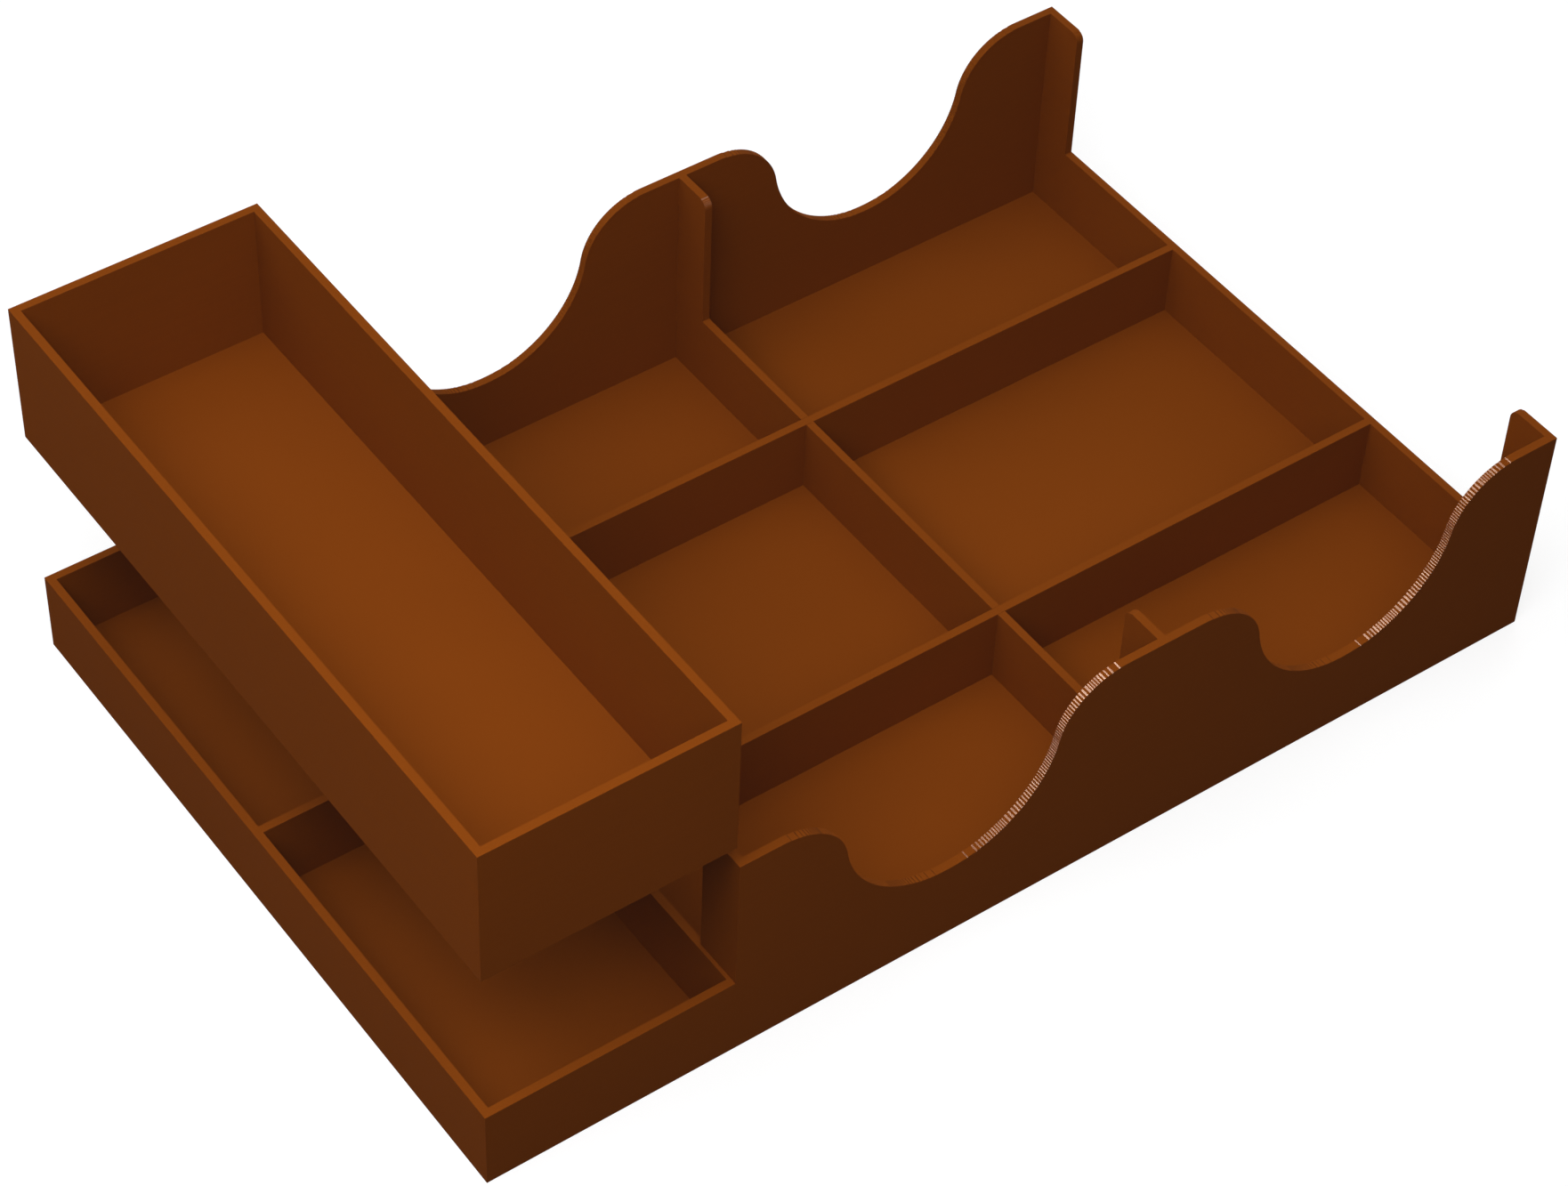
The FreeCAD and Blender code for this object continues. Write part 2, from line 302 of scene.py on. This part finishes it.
# Finishes
class Wire:
    # a socket that adds its Math nodes when it is used in an expression
    def __init__(self, board, socket):
        self.board = board
        self.socket = socket

    def other(self, output):
        return Wire(self.board, self.socket.node.outputs[output])

    def math(self, operation, first, second=0.0):
        return self.board.add("ShaderNodeMath", {"operation": operation}, {0: first, 1: second})

    def __add__(self, entry):
        return self.math("ADD", self, entry)

    __radd__ = __add__

    def __sub__(self, entry):
        return self.math("SUBTRACT", self, entry)

    def __rsub__(self, entry):
        return self.math("SUBTRACT", entry, self)

    def __mul__(self, entry):
        return self.math("MULTIPLY", self, entry)

    __rmul__ = __mul__

    def __truediv__(self, entry):
        return self.math("DIVIDE", self, entry)

    def power(self, entry):
        return self.math("POWER", self, entry)

    def floor(self):
        return self.math("FLOOR", self)

    def sine(self):
        return self.math("SINE", self)

    def size(self):
        return self.math("ABSOLUTE", self)

    def atLeast(self, entry):
        return self.math("MAXIMUM", self, entry)

    def atMost(self, entry):
        return self.math("MINIMUM", self, entry)


class Board:
    # the node tree of a material or world, with one way to add any node to it
    def __init__(self, owner):
        owner.use_nodes = True
        self.tree = owner.node_tree
        self.tree.nodes.clear()

    def add(self, kind, settings=None, entries=None, output=0):
        node = self.tree.nodes.new(kind)
        for key, entry in (settings or {}).items():
            setattr(node, key, entry)
        for key, entry in (entries or {}).items():
            if isinstance(entry, Wire):
                self.tree.links.new(entry.socket, node.inputs[key])
            else:
                node.inputs[key].default_value = entry
        return Wire(self, node.outputs[output]) if node.outputs else None


white = (1, 1, 1, 1)
noiseMiddle = 0.5  # each noise runs from 0 to 1

# what all surfaces of the print share
plastic = {
    "colour": (0.204, 0.0458, 0.002),
    "toneRange": (0.5, 1.5),  # of the colour, from the darkest shade to the lightest
    # painted glow: a faint even emission from the plastic that stands in for fill light on the dark
    # faces
    "paintedGlow": 0.0028,           # even faint light on every face, fitted to the photograph
    "layerTone": 0.03,        # how much one layer differs from the next
    "layerShift": 0.002,      # a part of a layer, so that a level face lies inside one layer
    "clouding": 0.05,         # slow drift of the tone over a panel
    "cloudScale": 45.0,
    "cloudDetail": 3.0,
    "cloudGloss": 0.06,       # how much the roughness drifts with it
    "grain": 0.03,
    "grainScale": 2200.0,
    "grainDetail": 2.0,
    "grainRelief": 0.000003,
}
panelFinish = {
    "roughness": 0.75,
    "spread": 0.05,  # how much the roughness changes from layer to layer
    "specular": 0.01,
    "glossTint": white,
    "layerRelief": 0.000012,
    "tone": 1.0,
}
glossyLipFinish = {
    "roughness": 0.24,
    "spread": 0.12,
    "specular": 0.2,
    "glossTint": (1.0, 0.76, 0.6, 1.0),
    "layerRelief": 0.0,
    "tone": 1.0,
}
# painted shade: lips facing right, away from the lamps, get half the plastic's colour
paintedShadeLipFinish = {
    "roughness": 0.75,
    "spread": 0.05,
    "specular": 0.01,
    "glossTint": white,
    "layerRelief": 0.0,
    "tone": 0.5,
}


def printedPlastic(name, finish):
    material = bpy.data.materials.new(name)
    board = Board(material)
    place = board.add("ShaderNodeTexCoord", output="Object")
    height = board.add("ShaderNodeSeparateXYZ", {}, {0: place}, output="Z")
    layer = height / layerHeight + plastic["layerShift"]
    tone = board.add("ShaderNodeTexWhiteNoise", {"noise_dimensions": "1D"}, {"W": layer.floor()})
    cloud = board.add("ShaderNodeTexNoise", {}, {
        "Vector": place,
        "Scale": plastic["cloudScale"],
        "Detail": plastic["cloudDetail"],
    })
    grain = board.add("ShaderNodeTexNoise", {}, {
        "Vector": place,
        "Scale": plastic["grainScale"],
        "Detail": plastic["grainDetail"],
    })
    shade = noiseMiddle + plastic["layerTone"] * (tone - noiseMiddle)
    shade = shade + plastic["clouding"] * (cloud - noiseMiddle)
    shade = shade + plastic["grain"] * (grain - noiseMiddle)
    # a finish tone below 1 is painted shade, as on the lips that face right
    dark, light = [
        [channel * factor * finish["tone"] for channel in plastic["colour"]] + [1]
        for factor in plastic["toneRange"]
    ]
    # a Mix node's colours are its sockets 6 and 7, and its output 2
    colour = board.add("ShaderNodeMix", {"data_type": "RGBA"}, {0: shade, 6: dark, 7: light}, output=2)
    roughness = finish["roughness"] + plastic["cloudGloss"] * (cloud - noiseMiddle)
    roughness = roughness + finish["spread"] * (tone - noiseMiddle)
    raised = (layer * math.pi).sine().size() * finish["layerRelief"] + grain * plastic["grainRelief"]
    normal = board.add("ShaderNodeBump", {}, {"Strength": 1.0, "Distance": 1.0, "Height": raised})
    shader = board.add("ShaderNodeBsdfPrincipled", {}, {
        "Base Color": colour,
        "Roughness": roughness,
        "Specular IOR Level": finish["specular"],
        "Specular Tint": finish["glossTint"],
        "Emission Color": white,
        # painted glow: the faint emission on every face
        "Emission Strength": plastic["paintedGlow"],
        "Normal": normal,
    })
    board.add("ShaderNodeOutputMaterial", {}, {0: shader})
    return material


boxPlastic = printedPlastic("boxPlastic", panelFinish)
trayPlastic = printedPlastic("trayPlastic", panelFinish)
glossyLip = printedPlastic("glossyLip", glossyLipFinish)
paintedShadeLip = printedPlastic("paintedShadeLip", paintedShadeLipFinish)

slotFinish = {"box_plastic": boxPlastic, "tray_plastic": trayPlastic}
nodeSlot = {entry["node"]: entry["material_slot"] for entry in frame["record"]["subparts"]}

lips = {
    "tiltMatch": 0.002,  # how far a lip's upward normal may be from the one of its tilt
    "leastTurn": 0.1,    # how far a face turns to a side before it counts as facing it
    "glossOn": ("front_wall", "centre_wall"),
    "gentle": (0.0271, 0.0564),  # the slopes are gentle below and above these heights
}


def dress(piece, material):
    piece.data.materials.clear()
    piece.data.materials.append(material)


def paintFace(piece, face, material):
    # gives one face a material, which the piece takes on when it is first used
    if material.name not in piece.data.materials:
        piece.data.materials.append(material)
    face.material_index = piece.data.materials.find(material.name)


def finishLips(piece, node):
    # the lips shine where they face left or forward; where they face right, away from the lamps, they
    # get painted shade
    for face in piece.data.polygons:
        if abs(face.normal.z - math.cos(printedSteps["lipTilt"])) > lips["tiltMatch"]:
            continue
        isGentle = not lips["gentle"][0] < face.center.z < lips["gentle"][1]
        if min(face.normal.x, face.normal.y) < -lips["leastTurn"] and node in lips["glossOn"]:
            paintFace(piece, face, glossyLip)
        elif face.normal.x > lips["leastTurn"] and isGentle:
            paintFace(piece, face, paintedShadeLip)


for name, cadNode in frame["nodes"].items():
    dress(cadNode, slotFinish[nodeSlot[name]])
for node, piece in made.items():
    dress(piece, slotFinish[nodeSlot[node]])
    finishLips(piece, node)
    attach(piece, "box")
    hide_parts(node)
print("finishes set")


# Floor, sky, lamps and camera
studio = {
    "floorSize": 8.0,
    "floorDrop": 0.0001,     # how far it lies under the object
    "floorTone": 0.3,
    "floorLift": 0.78,       # with the tone this makes an unshaded floor white
    "floorBounce": 0.1,      # how much light it sends back up to the object
    "clearAround": 0.35,     # from here on the floor fades to plain white
    "clearWidth": 0.4,
    "skyLevel": 0.37,        # light on a face that looks up
    "skyFocus": 4,           # how much brighter the sky is overhead
    "lampAim": (0, 0, 0.03),  # the middle of the box, which every lamp looks at
}
keyLamp = {"place": (-0.40, -0.05, 0.75), "size": (0.5, 0.5), "level": 0.223}
nearLamp = {"place": (-0.25, -0.22, 0.55), "size": (0.3, 0.3), "level": 0.252}
fillLamp = {"place": (-0.36, -0.47, 0.66), "size": (0.5, 0.5), "level": 0.233}
sideLamp = {"place": (-0.64, 0.42, 0.66), "size": (0.8, 0.8), "level": 0.199}
farLamp = {"place": (0.80, 0.55, 0.28), "size": (0.6, 0.6), "level": 0.35}
frontGlint = {"place": (-0.45, 0.38, 0.76), "size": (0.26, 0.26), "level": 1.0}
cornerGlint = {"place": (0.472, -0.32, 0.856), "size": (0.15, 0.15), "level": 0.06}


def whiteRays(board):
    # 1 for the rays that look at the background or mirror it, else 0
    rays = board.add("ShaderNodeLightPath", output="Is Camera Ray")
    return (rays + rays.other("Is Glossy Ray") + rays.other("Is Transmission Ray")).atMost(1.0)


def makeFloor():
    deselectAll()
    place = (0, 0, -studio["floorDrop"])
    bpy.ops.mesh.primitive_plane_add(size=studio["floorSize"], location=place)
    floor = bpy.context.active_object
    floor.name = floor.data.name = "studioFloor"
    bpy.ops.object.transform_apply(location=True, rotation=True, scale=True)
    material = bpy.data.materials.new("studioFloor")
    board = Board(material)
    spot = board.add("ShaderNodeTexCoord", output="Object")
    away = board.add("ShaderNodeVectorMath", {"operation": "LENGTH"}, {0: spot}, output="Value")
    clear = ((away - studio["clearAround"]) / studio["clearWidth"]).atLeast(0.0).atMost(1.0)
    tone, bounce = studio["floorTone"], studio["floorBounce"]
    shaded = board.add("ShaderNodeBsdfDiffuse", {}, {"Color": (tone, tone, tone, 1)})
    lift = board.add("ShaderNodeEmission", {}, {"Color": white, "Strength": studio["floorLift"]})
    near = board.add("ShaderNodeAddShader", {}, {0: shaded, 1: lift})
    far = board.add("ShaderNodeEmission", {}, {"Color": white, "Strength": 1.0})
    seen = board.add("ShaderNodeMixShader", {}, {0: clear, 1: near, 2: far})
    dull = board.add("ShaderNodeBsdfDiffuse", {}, {"Color": (bounce, bounce, bounce, 1)})
    whole = board.add("ShaderNodeMixShader", {}, {0: whiteRays(board), 1: dull, 2: seen})
    board.add("ShaderNodeOutputMaterial", {}, {0: whole})
    dress(floor, material)


def makeSky():
    world = bpy.data.worlds.new("studioSky")
    bpy.context.scene.world = world
    board = Board(world)
    towards = board.add("ShaderNodeTexCoord", output="Generated")
    height = board.add("ShaderNodeSeparateXYZ", {}, {0: towards}, output="Z").atLeast(0.0)
    # height to this power lights a level face 2 / (focus + 2) times as much as an even sky
    level = height.power(studio["skyFocus"]) * (studio["skyLevel"] * (studio["skyFocus"] + 2) / 2)
    level = level + whiteRays(board) * (1 - level)
    background = board.add("ShaderNodeBackground", {}, {"Strength": level})
    board.add("ShaderNodeOutputWorld", {}, {0: background})


def areaLamp(name, lamp, forGloss=False):
    # level is the light on a face square to the lamp at its aim, 1 for a colour as written.
    # A lamp for gloss is mirrored in shiny faces and lights nothing else.
    towards = Vector(lamp["place"]) - Vector(studio["lampAim"])
    deselectAll()
    bpy.ops.object.light_add(type="AREA", location=lamp["place"])
    piece = bpy.context.active_object
    piece.name = piece.data.name = name
    piece.data.shape = "RECTANGLE"
    piece.data.size, piece.data.size_y = lamp["size"]
    piece.data.energy = lamp["level"] * math.pi ** 2 * towards.length_squared
    piece.rotation_euler = towards.to_track_quat("Z", "Y").to_euler()
    piece.visible_camera = False
    piece.visible_diffuse = not forGloss


makeFloor()
makeSky()
areaLamp("keyLamp", keyLamp)
areaLamp("nearLamp", nearLamp)
areaLamp("fillLamp", fillLamp)
areaLamp("sideLamp", sideLamp)
areaLamp("farLamp", farLamp)
areaLamp("frontGlint", frontGlint, forGloss=True)
areaLamp("cornerGlint", cornerGlint, forGloss=True)

camera = {
    "place": (-0.412117, -0.531989, 0.718230),
    "turn": (42.7635, -1.3996, -35.1804),  # degrees
    "sensor": 36,  # millimetres, as the lens
    "lens": 98.063,
    "shift": (0.03154, 0.04066),
    "clip": (0.01, 50),
}


def makeCamera():
    deselectAll()
    turn = [math.radians(angle) for angle in camera["turn"]]
    bpy.ops.object.camera_add(location=camera["place"], rotation=turn)
    taker = bpy.context.active_object
    taker.name = taker.data.name = "photoCamera"
    taker.data.sensor_width = camera["sensor"]
    taker.data.lens = camera["lens"]
    taker.data.shift_x, taker.data.shift_y = camera["shift"]
    taker.data.clip_start, taker.data.clip_end = camera["clip"]
    bpy.context.scene.camera = taker


makeCamera()
bpy.context.scene.view_settings.view_transform = "Standard"
print("studio set")

deselectAll()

■ ■ ■ ■ ■ ■ ■

## REQUIREMENTS
Search the data above for the string "scene" and return every line that has it.

## WRITTEN SOLUTION
The FreeCAD and Blender code for this object continues. Write part 2, from line 302 of scene.py on. This part finishes it.
    bpy.context.scene.world = world
    bpy.context.scene.camera = taker
bpy.context.scene.view_settings.view_transform = "Standard"